Ainsi Mme  Zulma Carraud définissait cette noble et pure affection qu’elle voua passionnément, pendant plus de trente années, à Honoré de Balzac. Cette amitié d’une qualité si rare, la Correspondance générale de Balzac et les Lettres à l’Étrangère nous l’avaient fait entrevoir ; la correspondance particulière de Balzac et de Mme  Carraud, dont nous allons publier de nombreuses lettres, la révélera complètement.

Nous la suivrons, au jour le jour, à travers les années, de l’École Saint-Cyr à la Poudrerie d’Angoulême, de la Poudrerie d’Angoulême au petit château de Frapesle, près Issoudun, et de Frapesle à Nohanten-Graçay, sa dernière étape. Nous connaîtrons ainsi qu’elle fut le réconfort le plus sûr de Balzac aux heures de lassitude physique et intellectuelle, sa consolation la plus douce aux heures de détresse morale. « Je serais presque tentée, écrivait Mme  Carraud, s’il n’y avait pas malheur pour vous, de remercier tous ceux qui vous tourmentent et vous jettent pour ainsi dire dans nos cœurs. »

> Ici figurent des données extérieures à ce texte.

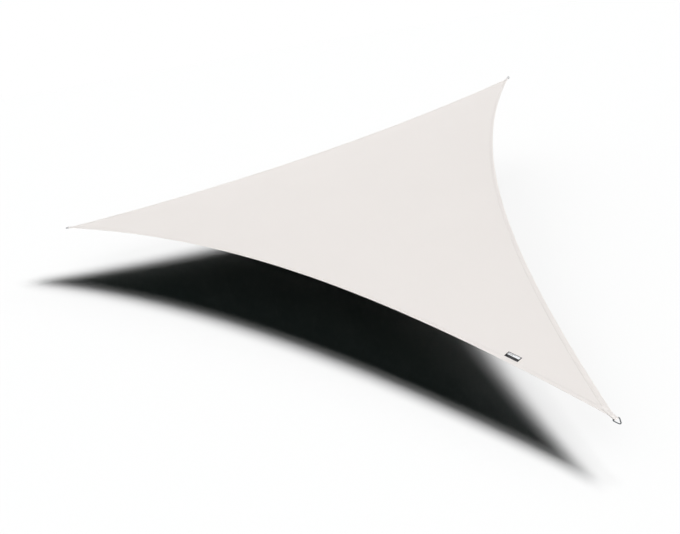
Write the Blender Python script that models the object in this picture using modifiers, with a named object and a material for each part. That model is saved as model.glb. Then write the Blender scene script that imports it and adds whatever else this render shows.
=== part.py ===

Tout d’abord, le romancier trouva chez les Carraud, au milieu des tourmentes de sa vie, ce qui lui manquait le plus, ce qui lui manqua toujours : un foyer, un calme foyer. « Ne croyez pas, lui expliquait Mme  Carraud, qu’il faille des aspects toujours nouveaux à la vie ! les nuances sont ce qu’elle offre de plus délicieux. Comprenez donc tout ce qu’il y a dans cette sécurité que cette heure actuelle, si douce, sonnera le lendemain, puis encore après, puis toujours.